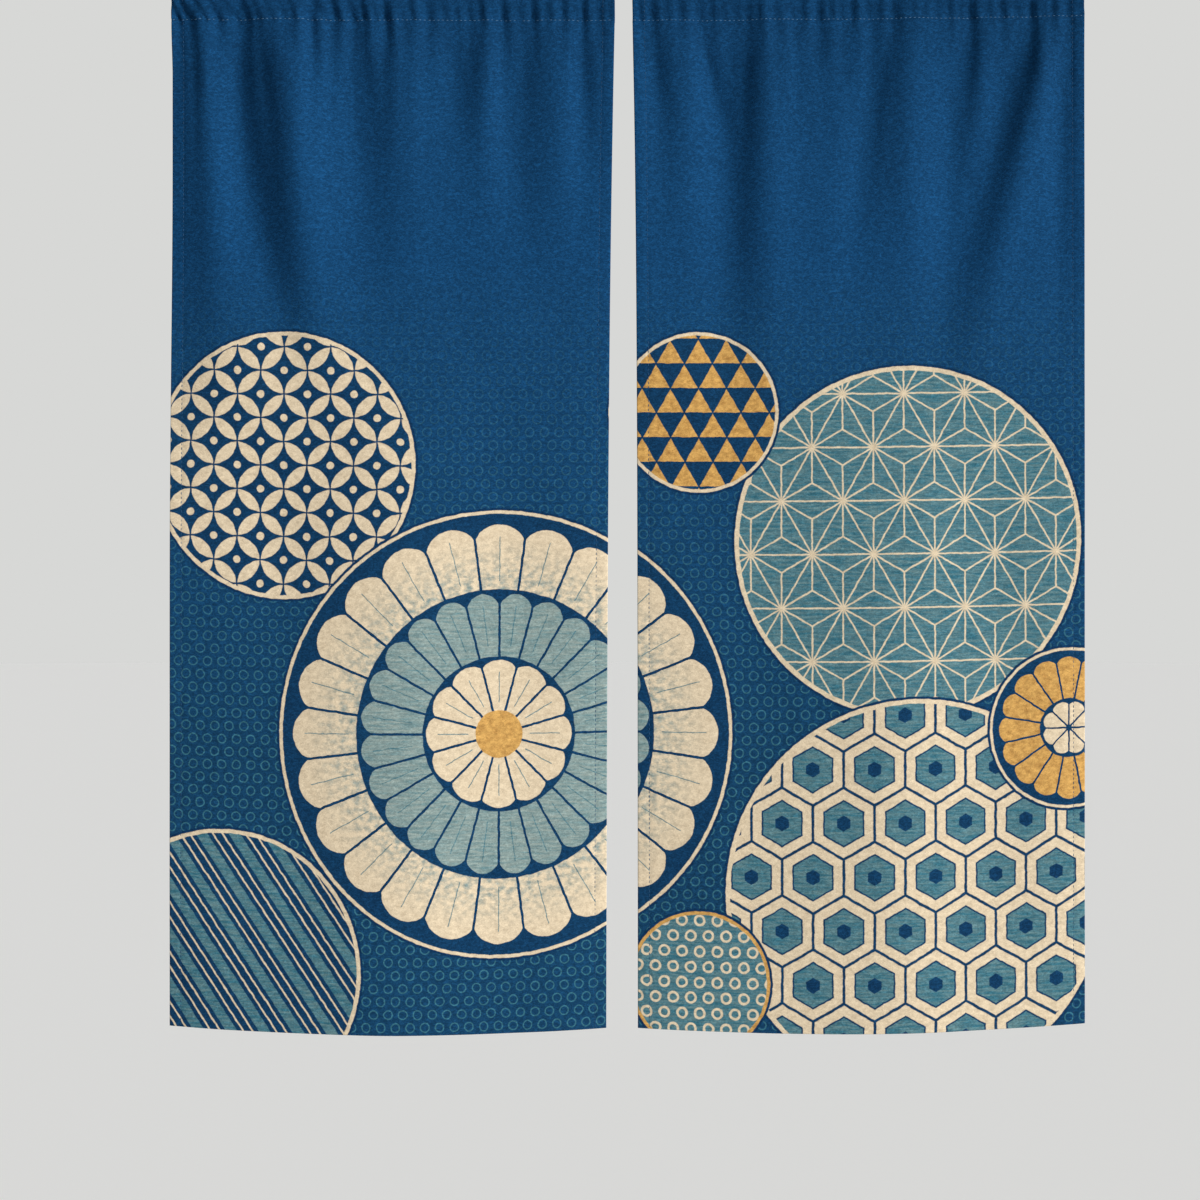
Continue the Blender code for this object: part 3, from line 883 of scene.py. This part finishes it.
def vein(turn, distance, count, inner, outer, shifted=False):
    """A line down the middle of each petal of such a ring, from one radius to the other."""
    wave = abs(maths("COSINE" if shifted else "SINE", turn * (count / 2)))
    aside = distance * wave * (2 / count)
    return covered(aside, FINE_LINE / 2) * beyond(distance, inner) * covered(distance, outer)


def roundel(colour, place, middle, radius, paint, rim, rim_width):
    """Prints a round field on the colour: a dark edge, a rim, and what paint() gives inside it."""
    offset = vector("SUBTRACT", place, (*middle, 0.0))
    distance = vector("LENGTH", offset)
    colour = mixed(colour, NAVY, covered(distance, radius))
    colour = mixed(colour, rim, covered(distance, radius - OUTLINE))
    return mixed(colour, paint(offset, distance), covered(distance, radius - rim_width))


def printed_cloth():
    """The ground, the roundels, the slubs of the yarn over both, and the paler back."""
    shading = Shading("printed_cloth")
    flat = shading.add("UVMap", {"uv_map": "flat"}, {})
    back = shading.add("Attribute", {"attribute_name": "back"}, {}, 2)

    # Where the ink lies: the cloth's own place, and a little aside of it, so that the printed edges stray
    stray = shading.add("TexNoise", {}, {"Vector": flat, "Scale": EDGE_PATCHES, "Detail": 2.0}, 1)
    shift = vector("SCALE", vector("SUBTRACT", stray, (0.5, 0.5, 0.5)), EDGE_WANDERS)
    place = vector("MULTIPLY", vector("ADD", flat, shift), (1.0, 1.0, 0.0))

    # Yarn: short slubs, the wandering lines between them, a finer grain across both, and soft patches
    slubs = noise(shading, flat, *SLUBS)
    lines = ramp(abs(noise(shading, flat, *BETWEEN_SLUBS) - 0.5), LINE_REACH, 0.0)
    grain = noise(shading, flat, *GRAIN)
    patches = noise(shading, flat, *PATCHES)

    # Inks: the teals are streaked along the weft, and the cream and gold are mottled.
    streaks = noise(shading, place, *STREAKS)
    mottled = ramp(noise(shading, flat, *MOTTLE), *MOTTLED)
    teal = mixed(TEAL, GREY_TEAL, ramp(streaks, *TEAL_STREAKED))
    pale = mixed(GREY_TEAL, PALE_TEAL, ramp(streaks, *PALE_STREAKED))
    cream = mixed(CREAM, DULL_CREAM, mottled)
    gold = mixed(GOLD, DULL_GOLD, mottled)
    navy = mixed(NAVY, SEA_BLUE, patches)

    # The ground turns from deep blue to a greener blue downwards, where it also has a fine ring pattern.
    lower = ramp(parts(flat)[1], *GROUND_TURNS)
    ground = mixed(BLUE, SEA_BLUE, lower)
    ground = mixed(ground, TEAL, small_rings(place, *SMALL_RINGS) * lower)

    # What fills a roundel, from the offset and the distance from its middle. Two patterns are on one
    # lattice of cells, which runs through the whole cloth.
    cell = hex_cell(place, HEX)

    def leaves(offset, distance):
        return mixed(teal, cream, hemp_leaf(cell))

    def shells(offset, distance):
        joints, inner = tortoiseshell(cell)
        return mixed(mixed(cream, teal, inner), navy, joints)

    def rings(offset, distance):
        return mixed(navy, cream, linked_rings(offset))

    def triangles(offset, distance):
        return mixed(navy, gold, scales(offset))

    def dots(offset, distance):
        return mixed(teal, cream, small_rings(offset, *DOT_RINGS))

    def stripes(offset, distance):
        along = maths("PINGPONG", vector("DOT_PRODUCT", offset, ACROSS_STRIPES), STRIPE_REPEAT)
        wide, thin = covered(along, WIDE_STRIPE), line(along - THIN_STRIPE, FINE_LINE)
        return mixed(mixed(navy, teal, wide), cream, thin)

    def flower(offset, distance):
        x, y = parts(offset)
        turn = maths("ARCTAN2", y, x)
        outer = petals(turn, distance, count=24, radius=0.176, scallop=0.09, gap=0.0011)
        middle = petals(turn, distance, count=24, radius=0.118, scallop=0.11, gap=0.0010, shifted=True)
        inner = petals(turn, distance, count=12, radius=0.062, scallop=0.12, gap=0.0010)
        line_radius, half_line = FLOWER_LINE
        foot = ramp(distance, *PETALS_DARKEN) * mottled
        veins = either(
            vein(turn, distance, count=24, inner=0.128, outer=0.166),
            vein(turn, distance, count=24, inner=0.074, outer=0.108, shifted=True),
            vein(turn, distance, count=12, inner=0.026, outer=0.052),
            line(distance - line_radius, half_line),
        )
        painted = mixed(navy, mixed(cream, pale, foot), outer)
        painted = mixed(painted, navy, covered(distance, FLOWER_FIELDS[0]))
        painted = mixed(painted, pale, middle)
        painted = mixed(painted, navy, covered(distance, FLOWER_FIELDS[1]))
        painted = mixed(painted, cream, inner)
        return mixed(mixed(painted, teal, veins), gold, covered(distance, FLOWER_EYE))

    def gold_flower(offset, distance):
        x, y = parts(offset)
        turn = maths("ARCTAN2", y, x)
        outer = petals(turn, distance, count=16, radius=0.060, scallop=0.12, gap=0.0008)
        inner = petals(turn, distance, count=8, radius=0.0225, scallop=0.2, gap=0.0007, shifted=True)
        painted = mixed(mixed(navy, gold, outer), navy, covered(distance, GOLD_FLOWER_FIELD))
        return mixed(painted, cream, inner)

    # Printed in this order: (middle, radius, what fills it, colour of the rim, width of the rim)
    roundels = (
        ((0.238, -0.440), 0.150, leaves, cream, 0.0060),
        ((-0.285, -0.375), 0.115, rings, cream, 0.0055),
        ((-0.335, -0.800), 0.120, stripes, cream, 0.0055),
        ((0.245, -0.735), 0.165, shells, cream, 0.0060),
        ((0.060, -0.810), 0.062, dots, gold, 0.0050),
        ((-0.100, -0.600), 0.190, flower, cream, 0.0050),
        ((0.060, -0.330), 0.070, triangles, cream, 0.0050),
        ((0.375, -0.600), 0.070, gold_flower, cream, 0.0045),
    )
    colour = ground
    for field in roundels:
        colour = roundel(colour, place, *field)

    # The back shows the print through, weaker. The yarn shades the dark dye more than the pale inks.
    colour = mixed(colour, ground, back * BACK_FADES)
    uneven = about(maths("MAXIMUM", slubs, SLUB_FLOOR), *SLUB_SHADE) + about(grain, *GRAIN_SHADE)
    uneven = uneven + about(lines, *LINE_SHADE) + about(patches, *PATCH_SHADE)
    paleness = maths("SQRT", shading.add("RGBToBW", {}, {0: colour}))
    shown = maths("MULTIPLY_ADD", paleness, -PALE_INK_HOLDS, 1.0) * YARN_SHADES
    colour = vector("SCALE", colour, maths("MULTIPLY_ADD", uneven, shown, 1.0))
    thin_yarn, slub_adds = ROUGHNESS
    roughness = maths("MULTIPLY_ADD", slubs, slub_adds, thin_yarn)
    bump = slubs * SLUB_BUMP + grain * GRAIN_BUMP
    return shading.finish(colour, roughness, bump, BUMP_HEIGHT, **{"Specular IOR Level": GLOSS})


def sewing_thread(name, colour):
    """Twisted thread of a colour: two plies that show as fine slanted bands, with painted shade in the
    grooves between them and a random tone over it.
    """
    shading = Shading(name)
    place = shading.add("TexCoord", {}, {}, 3)
    plies = maths("SINE", vector("DOT_PRODUCT", place, PLY_SLANT))
    uneven = noise(shading, place, *THREAD_NOISE) * THREAD_NOISE_SHADE
    # Painted shade: the colour darkens in the grooves between the plies, where the bump is low, and lightens
    # on their crests. The noise adds a random tone.
    groove_shade_and_tone = maths("MULTIPLY_ADD", plies, *PLY_PAINTED_SHADE) + uneven
    groove_shaded = mixed(tuple(GROOVE_PAINTED_SHADE * x for x in colour), colour, groove_shade_and_tone)
    return shading.finish(groove_shaded, THREAD_ROUGHNESS, plies, PLY_HEIGHT)


def add_stage_piece(name, points, faces, material_name, colour):
    """A flat matt piece of the set, which isn't part of the object."""
    shading = Shading(material_name)
    speckle = noise(shading, shading.add("TexCoord", {}, {}, 3), *SPECKLE)
    mesh = bpy.data.meshes.new(name)
    mesh.from_pydata(points, [], faces)
    mesh.materials.append(shading.finish(colour, STAGE_ROUGHNESS, speckle, SPECKLE_HEIGHT))
    piece = bpy.data.objects.new(name, mesh)
    bpy.context.scene.collection.objects.link(piece)
    return piece


def add_floor():
    """A pale level disc, so wide that its far edge is lost against the surround."""
    turn = np.linspace(0, 2 * math.pi, FLOOR_SIDES + 1)
    level = np.full((len(FLOOR_RINGS), len(turn)), FLOOR_HEIGHT)
    points = np.stack([np.outer(FLOOR_RINGS, np.cos(turn)), np.outer(FLOOR_RINGS, np.sin(turn)), level], -1)
    corners, quads = points.reshape(-1, 3).tolist(), grid_quads(level.shape).tolist()
    floor = add_stage_piece("floor", corners, quads, "pale_floor", FLOOR_COLOUR)
    floor.visible_diffuse = False
    floor.visible_shadow = False


def add_flag():
    """A dark level board over the top edge, unseen, that keeps light off the top of the cloth."""
    flag = add_stage_piece("flag", FLAG_CORNERS, [(0, 1, 2, 3)], "dark_board", BOARD_COLOUR)
    flag.visible_camera = False


def add_light():
    """Soft light from the front right, a weaker one from above behind, and an even surround.

    The surround is seen in the floor's own brightness.
    """
    for name, strength, direction in SUNS:
        sun = bpy.data.lights.new(name, "SUN")
        sun.energy = strength
        sun.angle = SUN_ANGLE
        sun_object = bpy.data.objects.new(name, sun)
        sun_object.rotation_euler = Vector(direction).to_track_quat("-Z", "Y").to_euler()
        bpy.context.scene.collection.objects.link(sun_object)

    world = bpy.data.worlds.new("surround")
    bpy.context.scene.world = world
    shading = Shading(world)
    lit = shading.add("Background", {}, {"Color": SURROUND_COLOUR, "Strength": SURROUND_STRENGTH})
    seen = shading.add("Background", {}, {"Color": SEEN_COLOUR, "Strength": 1.0})
    straight = shading.add("LightPath", {}, {})
    shading.add_output(shading.add("MixShader", {}, {0: straight, 1: lit, 2: seen}), "World")


def add_camera():
    """Level with the middle of the picture, square to the printed face."""
    camera = bpy.data.cameras.new("camera")
    camera.lens = CAMERA_LENS
    camera.sensor_width = CAMERA_SENSOR
    camera_object = bpy.data.objects.new("camera", camera)
    camera_object.location = CAMERA_PLACE
    camera_object.rotation_euler = (math.pi / 2, 0, 0)
    bpy.context.scene.collection.objects.link(camera_object)
    bpy.context.scene.camera = camera_object


def main():
    """Both panels, each with its stitching, and then the set around them."""
    cloth = printed_cloth()
    pale_thread = sewing_thread("pale_thread", THREAD)
    blue_thread = sewing_thread("blue_thread", HEM_THREAD)
    for panel in PANELS:
        piece = make_cloth(panel, cloth)
        rows = (
            ("pocket_stitching_", pocket_lines(panel), THREAD_RADIUS, pale_thread),
            ("hem_stitching_", hem_lines(panel), HEM_THREAD_RADIUS, blue_thread),
        )
        sewn = [
            make_stitching(name + panel.name, panel, lines, radius, thread)
            for name, lines, radius, thread in rows
        ]
        length = round(DROP + pocket_length(SEAM_BELOW_ROD), 3)
    add_floor()
    add_flag()
    add_light()
    add_camera()
    bpy.context.scene.view_settings.view_transform = "Standard"


main()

· · · ·

DO THIS: From the first line of the data above to the line holding "radius - rim_width))", reproduce each line exactly; emit no other lines.

TASK OUTPUT:
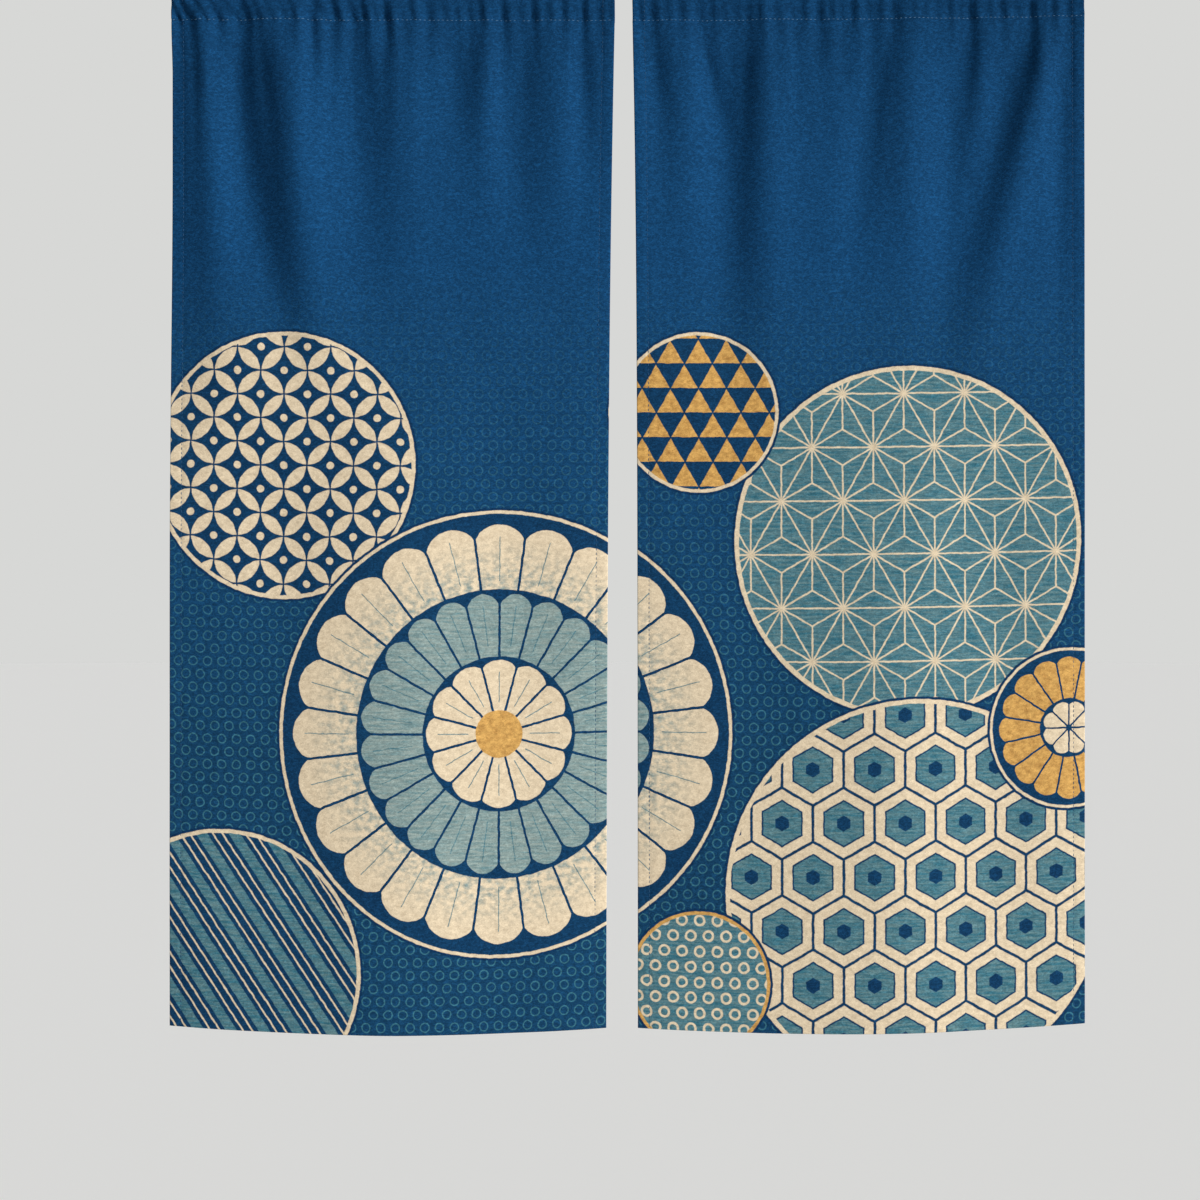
Continue the Blender code for this object: part 3, from line 883 of scene.py. This part finishes it.
def vein(turn, distance, count, inner, outer, shifted=False):
    """A line down the middle of each petal of such a ring, from one radius to the other."""
    wave = abs(maths("COSINE" if shifted else "SINE", turn * (count / 2)))
    aside = distance * wave * (2 / count)
    return covered(aside, FINE_LINE / 2) * beyond(distance, inner) * covered(distance, outer)


def roundel(colour, place, middle, radius, paint, rim, rim_width):
    """Prints a round field on the colour: a dark edge, a rim, and what paint() gives inside it."""
    offset = vector("SUBTRACT", place, (*middle, 0.0))
    distance = vector("LENGTH", offset)
    colour = mixed(colour, NAVY, covered(distance, radius))
    colour = mixed(colour, rim, covered(distance, radius - OUTLINE))
    return mixed(colour, paint(offset, distance), covered(distance, radius - rim_width))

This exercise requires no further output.